Очередной приступ кашля заставил отвлечься от планов на ближайшее будущее.
Потянувшись вперед, взял со стола ромашковый чай, за несколько глотков опустошив кружку.
Откинувшись назад, на спинку кресла, прикрыл глаза, чтобы немного расслабиться.
А открыл, когда услышал шепот:
— Данила Сергеевич, мне на работу убегать нужно. Давайте сделаем укол, и я вам тут лекарства все расставила. — Алиса привычным жестом потрогала мой лоб и мягко улыбнулась: — О, все не так уж и плохо. Кажется, лечение идет вам на пользу. поворачивайтесь спиной.
Я послушно развернулся, взгляд скользнул к окну, там все еще было темно.
— Почему ты уходишь так рано‘? — спросил, напряженно прислушиваясь к собственным ощущениям. И снова не почувствовал боли. Совсем. Похоже, нимфа, приютившая меня, и правда могла бы стать очень хорошей медсестрой.
— Не одному вам плохо, — ответила Алиса, собирая и выкидывая шприц с ампулой.
— Гоша нуждается во мне не меньше, если не больше. И, в отличии от вас, ему я искренне сочувствую.
Я хмыкнул:
— Честно? Это отлично. Терпеть не могу жалость. Только все равно понять не могу, зачем тебе это.
Она пожала плечами, подхватила сумочку и ответила, уже покидая комнату: — Это вы могли бы легко бросить того, кто нуждается в помощи. Поэтому и не понимаете.

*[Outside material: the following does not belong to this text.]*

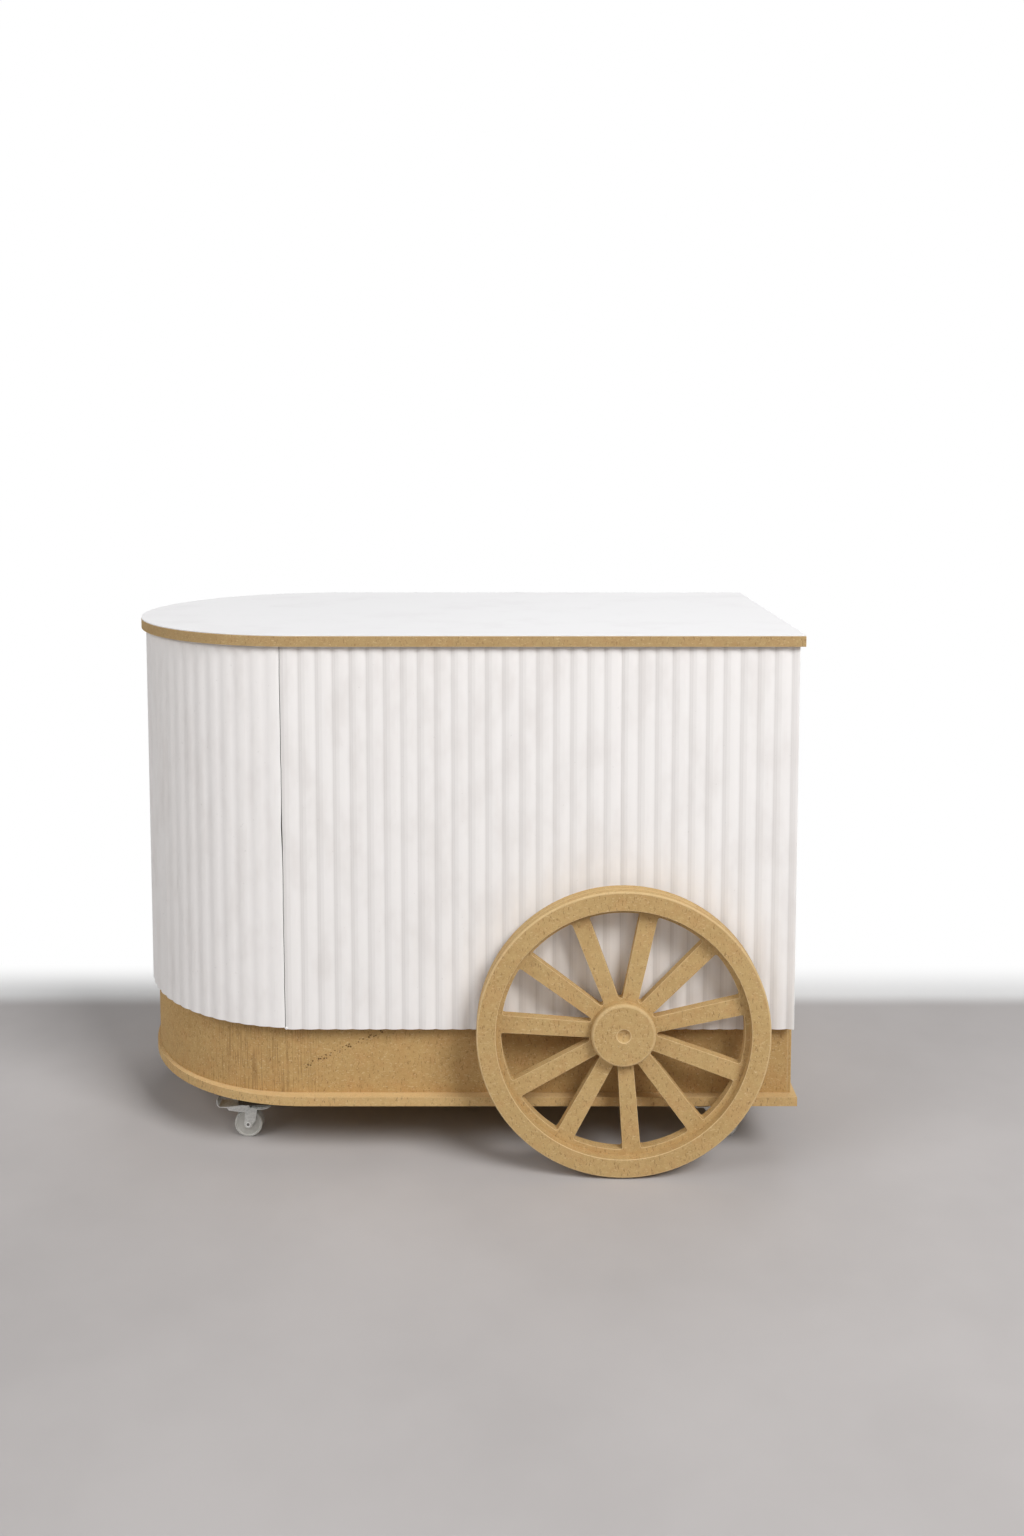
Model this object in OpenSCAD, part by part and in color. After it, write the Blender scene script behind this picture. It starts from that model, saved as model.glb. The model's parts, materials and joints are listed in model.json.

И не пытайтесь понять, не засоряйте свою голову. Суп в холодильнике, сегодня вы на самообслуживании, Данила Сергеевич.
Она ушла, лишая меня возможности оправдаться или поблагодарить. Потому что не хотела от меня ни того, ни другого. Да и у меня подходящих слов не нашлось бы.
К такому положению вещей я не привык, и об этом тоже стоило подумать…
После ухода Алисы я остался один в старом доме, который едва слышно поскрипывал в такт порывам ветра за стенами. В печке трещал огонь, неторопливо пожирая дрова, а по комнате расходился едва ощутимый сосновый аромат от сваленных у печи поленьев.
Атмосфера такая, словно я попал в машину времени и перенесся на несколько десятилетий назад. Во время, где нет интернета, дорогих телефонов, а люди топятся дровами и думают не только о деньгах.
Эти мысли неторопливо плыли по затуманенной голове.
Пока ел, напряженно размышлял о том, как же быть дальше. Мне, конечно, рекомендовали сидеть в этом городе, но подписку о невыезде подмахнуть не заставляли, стало быть, с точки зрения закона ничто не мешает скататься за деньгами.
Вариант я видел всего один: продать машину. Потому накинул уже высохшее пальто и, как можно более плотно завязав шарф на шее, вышел из дома.
Взгляд невольно остановился на местной достопримечательности, оставившей неизгладимый след в моей душе. Не далее как вчера я получил бесценный опыт под названием “прогулка в деревенский сортир”. Нет, мне, как больному, было щедро предложено ведро, но вообразив процесс утилизации, я едва ли не позеленел и решительно заявил, что в состоянии дойти до туалета.
Не знал, о чем говорил!
Я искренне считал, что уборная находится в доме, потому удивился, когда мне вручили уже знакомый тулуп, дали фонарь и благославительным пинком отправили во двор, выдав напутствие в стиле “мимо сарая и налево”. Еще никогда походы налево не были для меня такими экстремальными!
Вчера вечером тут царила непроглядная мгла, которую с трудом разгоняли тусклая лампа над крыльцом и луч в моей руке. Кружил снег: щипал за щеки мороз и отправляться к заветной будочке морозить “свое все” отчаянно не хотелось.
Как сейчас помню:
— Вот же… — едва слышно матерился я, ковыляя по тропинке между сугробами. От слабости мотыляло в разные стороны, но я понимал, что не желаю умирать самой дебильной смертью в мире. Ночью, в мороз, по пути к туалету.